Stupid me...I cleaned the throttle body and MAF yesterday and now everything is going nuts on the car. It was just spraying some cleaner on the MAF and throttle body plate....I did not remove anything. I used CRC MAF cleaner for the MAF and Sea Foam spray for the throttle body. I did pivot the plate to get the Sea Foam spray in there and wipe clean with a clean rag.

SES light shows P0507, P0123 , P0223 and P0507. The car (warmed up) idle at 1500 and shoot up to 2000 and back continously.
I tried all three relearn procedures hundreds of times ( 5 hours straight) and still can't get it to relearn. I also tried to unplug the throttle body for 1/2 hours, clear all codes with ODBII reader and do the three relearn pocedure again....nothing worked. I am going nuts...please help!

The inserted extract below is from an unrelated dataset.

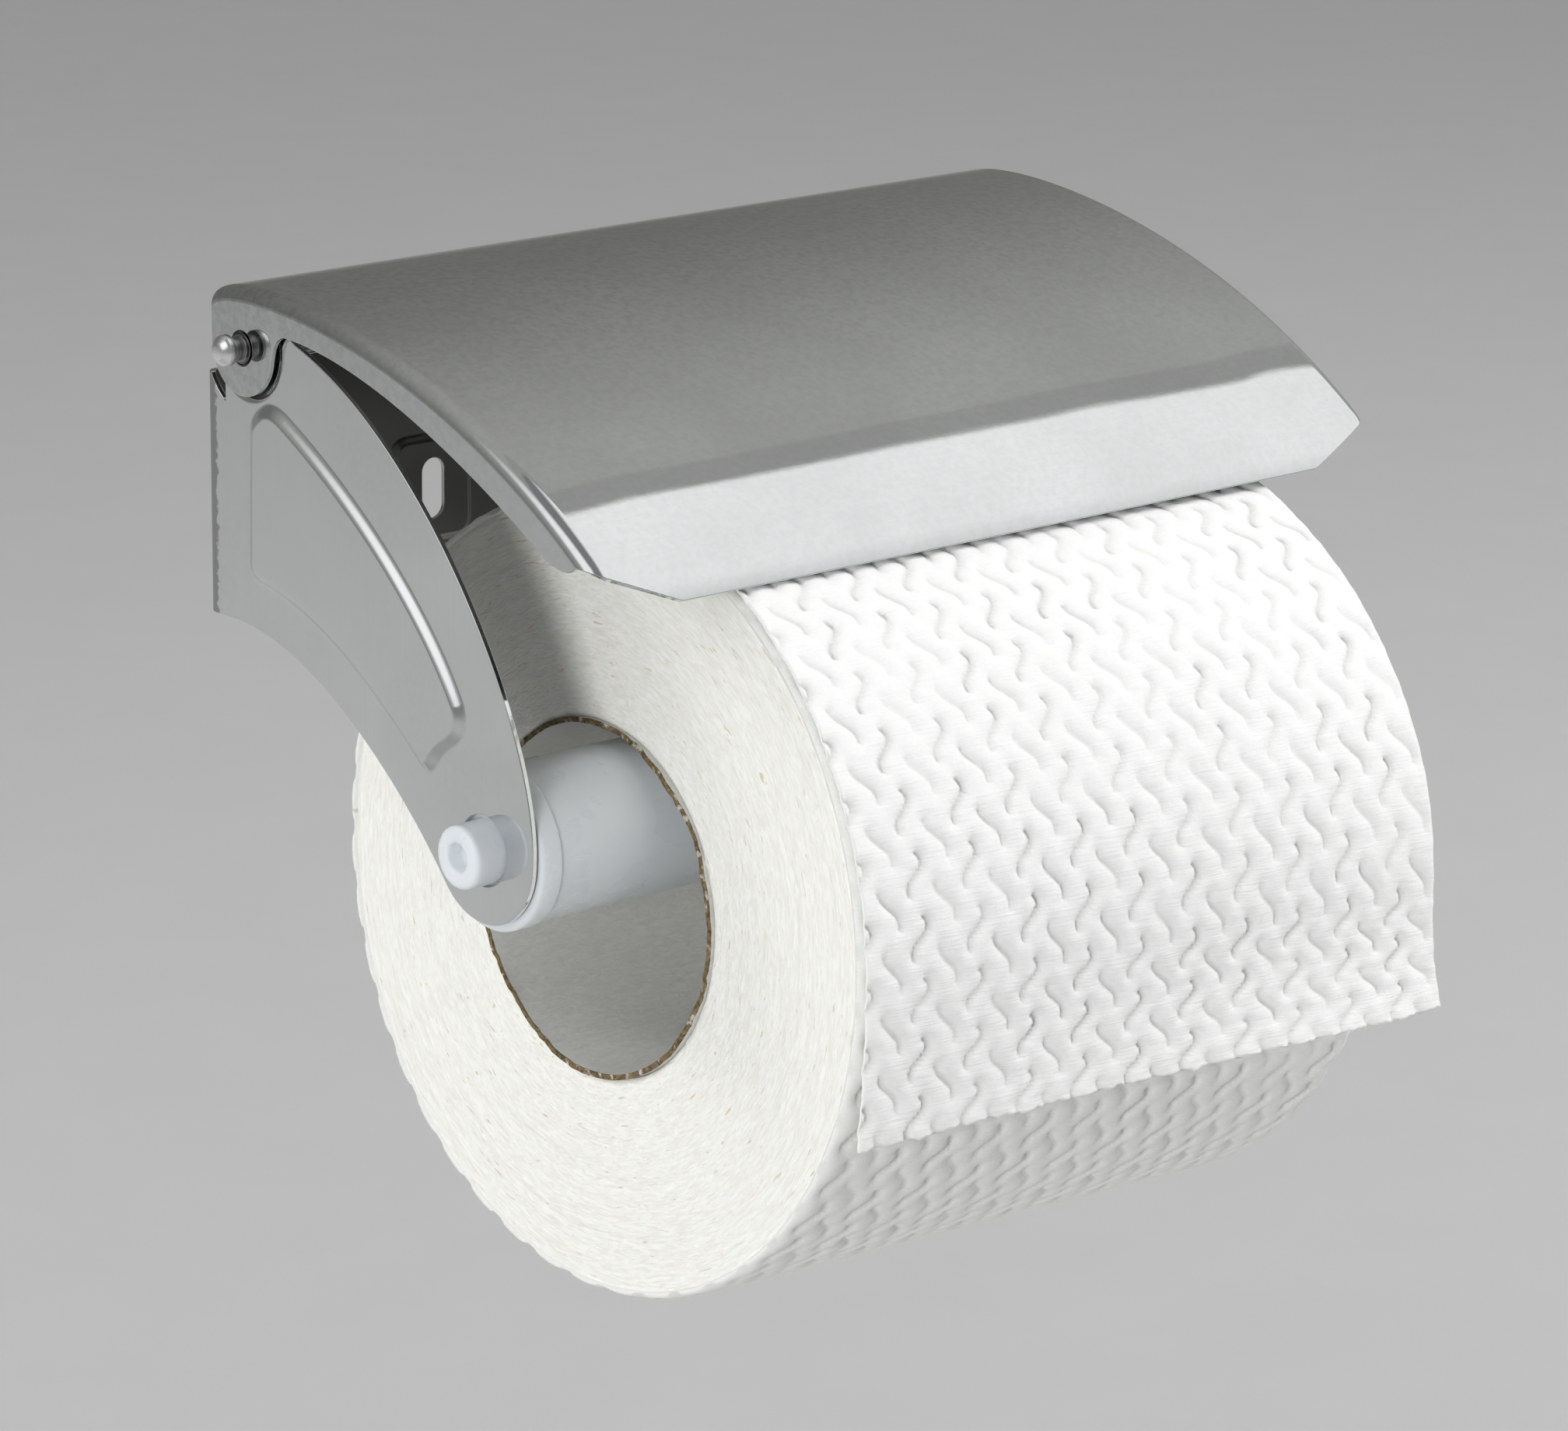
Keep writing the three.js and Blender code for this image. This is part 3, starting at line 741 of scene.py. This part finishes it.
def on_profile(a):
    """The cover's top at arc length a, which runs straight on behind the back edge."""
    at = np.column_stack([np.interp(a, PROFILE_A, PROFILE[:, k]) for k in (0, 1)])
    normal = unit(np.column_stack([np.interp(a, PROFILE_A, PROFILE_NORMAL[:, k]) for k in (0, 1)]))
    along = np.column_stack((-normal[:, 1], normal[:, 0]))
    past = np.where(a < 0, a, np.maximum(a - PROFILE_A[-1], 0))
    return at + along * past[:, None], normal


def cover_waviness(a, w):
    """Slight unevenness of a pressed and polished sheet."""
    edge = smooth(TOP_FLAT - np.abs(w), 0, 14)
    slow = value_noise(w / 34 + 5.2, a / 30 + 1.7, 3) * 0.11
    slow += value_noise(w / 15 + 1.4, a / 17 + 4.1, 8) * 0.018
    return slow * edge * smooth(a, 0, 12)


def cover_place(a, w):
    side = np.sign(w)
    turn = np.clip((np.abs(w) - TOP_FLAT) / FOLD, 0, math.pi / 2)
    drop = np.maximum(np.abs(w) - FLANGE_FLAT, 0)
    at, up = on_profile(a)
    normal = np.column_stack((side * np.sin(turn), up * np.cos(turn)[:, None]))
    yz = at - up * (FOLD * (1 - np.cos(turn)))[:, None]
    x = side * (np.minimum(np.abs(w), TOP_FLAT) + FOLD * np.sin(turn))
    points = np.column_stack((x, yz[:, 0], yz[:, 1] - drop))
    return points + normal * cover_waviness(a, w)[:, None], normal


def flange_curve():
    """The line where the fold ends, as arc length a, Y and Z."""
    a = np.linspace(-3, PROFILE_A[-1], 500)
    points = cover_place(a, np.full(len(a), FLANGE_FLAT))[0]
    return a, points[:, 1], points[:, 2]


FLANGE_A, FLANGE_Y, FLANGE_Z = flange_curve()


def flange_to_flat(points):
    """(Y, Z) on a flange, as (a, w) in the flat."""
    order = np.argsort(FLANGE_Y)
    a = np.interp(points[:, 0], FLANGE_Y[order], FLANGE_A[order])
    top = np.interp(points[:, 0], FLANGE_Y[order], FLANGE_Z[order])
    return np.column_stack((a, FLANGE_FLAT + top - points[:, 1]))


def corner_cut():
    """Where the cut-off corner crosses the cover, from the lip to the flange."""
    w = np.linspace(COVER_FACE - CORNER["width"], FLANGE_FLAT, 40)
    rise = (CORNER["height"] - LIP[1]) / CORNER["width"]
    a = np.linspace(PROFILE_A[-1] - 14, PROFILE_A[-1], 200)
    made = []
    for each in w:
        points = cover_place(a, np.full(len(a), each))[0]
        above = points[:, 2] - LIP[1] - rise * (points[:, 0] - COVER_FACE + CORNER["width"])
        made.append((a[np.argmin(np.abs(above))], each))
    return np.array(made)


def cover_outline():
    """The right half in the flat, from the middle of the lip round to the middle of the back."""
    cut = corner_cut()
    tip = cover_place(cut[-1:, 0], cut[-1:, 1])[0][0, 1:]
    edge = [bezier([tip, (-81.6, 4.0), (-79.2, 4.15), (-76.5, 5.2)], 14)]
    edge.append(bezier([(-76.5, 5.2), (-60, 15), (-38, 24.5), (-20.5, 25.2)], 70))
    ear = arc(HINGE, EAR, -166, 0, 40)
    edge.append(bezier([(-20.5, 25.2), (-17.4, 25.3), ear[0]], 10))
    edge.append(ear)
    flange = flange_to_flat(np.vstack(edge))
    turn = np.linspace(math.pi / 2, 0, 8)
    slope = PROFILE_NORMAL[0][0] / PROFILE_NORMAL[0][1]
    back = np.column_stack((-slope * FOLD * (1 - np.cos(turn)), TOP_FLAT + FOLD * turn))
    return np.vstack([[(PROFILE_A[-1], 0)], cut, flange, back, [(0, 0)]])


def make_cover(material):
    right = cover_outline()
    outline = closed_line(np.vstack([right, right[::-1] * (1, -1)]), 0.8)
    hole = flange_to_flat(arc(HINGE, ROD_HOLE, 0, 345, 23))
    end = PROFILE_A[-1]
    a = np.arange(-2, end, 0.6)
    top = grid_points(a, np.arange(0.9, 64, 1.5))
    side = grid_points(a, np.linspace(64.5, TOP_FLAT, 8))
    fold = grid_points(np.arange(-2, end, 0.8), np.linspace(TOP_FLAT, FLANGE_FLAT, 11)[1:])
    flange = grid_points(np.arange(-2, end, 0.9), np.arange(FLANGE_FLAT + 0.7, FLANGE_FLAT + 18, 0.9))
    inner = np.vstack([top, side, fold, flange])
    inner = np.vstack([inner, inner * (1, -1)])
    points, faces, normals, unpolished_painted_shade = pressed_sheet([outline, hole, hole * (1, -1)], inner, cover_place)
    sheet = make_object(
        "cover_sheet", points, faces, material, "cover", ["cover"], normals
    )
    # the inner face is marked for a rougher finish and for painted shade in the steel's colour
    mark(sheet, "unpolished_painted_shade", unpolished_painted_shade)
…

If any one near Denville NJ can come by and get the relearn done for me, I will gladly pay you! I called the local dealer and told him I cleaned the TB and now got a fluctuating high idle the guy I spoke to thinks I need to change a new throttle body and a gas pedal sensor.


----------



## Faja (Aug 31, 2009)

Try disconnecting the battery for about 30 mins to clear the ECM.


----------



## blackqg (Nov 24, 2010)

u have to take it to Nissan they have a small computer that is connected to the ecm connector under the steering wheel and the cleaner the memory and then do a relearn and it will work like new had mine done last week. another way is u have to take both the positive and negative connector zip tie them together for about 30 mins and connect them back to the battery and then do the relearn procedures by the book or it will not work.


----------



## blackqg (Nov 24, 2010)

do the relearn that is 1on 10off 1on 10off 1on 10off then start car have to do it bya stop watch each one is by seconds not mins


----------



## jdg (Aug 27, 2009)

And didn't do anything about the P0123 and P0223 codes?
You can do that relearn procedure all next year and it won't help with those codes.


----------



## blackqg (Nov 24, 2010)

the only other thing that it can be is sulev sensor at the end of the intake runners near the head if that is ok then u just need the guys at nissan to do the kam clearing and then the relearn and it should be fixed mine did


----------



## picabu (Sep 27, 2007)

A relearn fixed everything. I found out that the relearn have to be done before the engine is 100% warm up. I did it again when the engine is luke warm and the idle went back down to normal on on 4th try. 

The P123 and 223 was fixed by tightening the gas cap and resetting the code with a ODB reader. It has not come back yet.


----------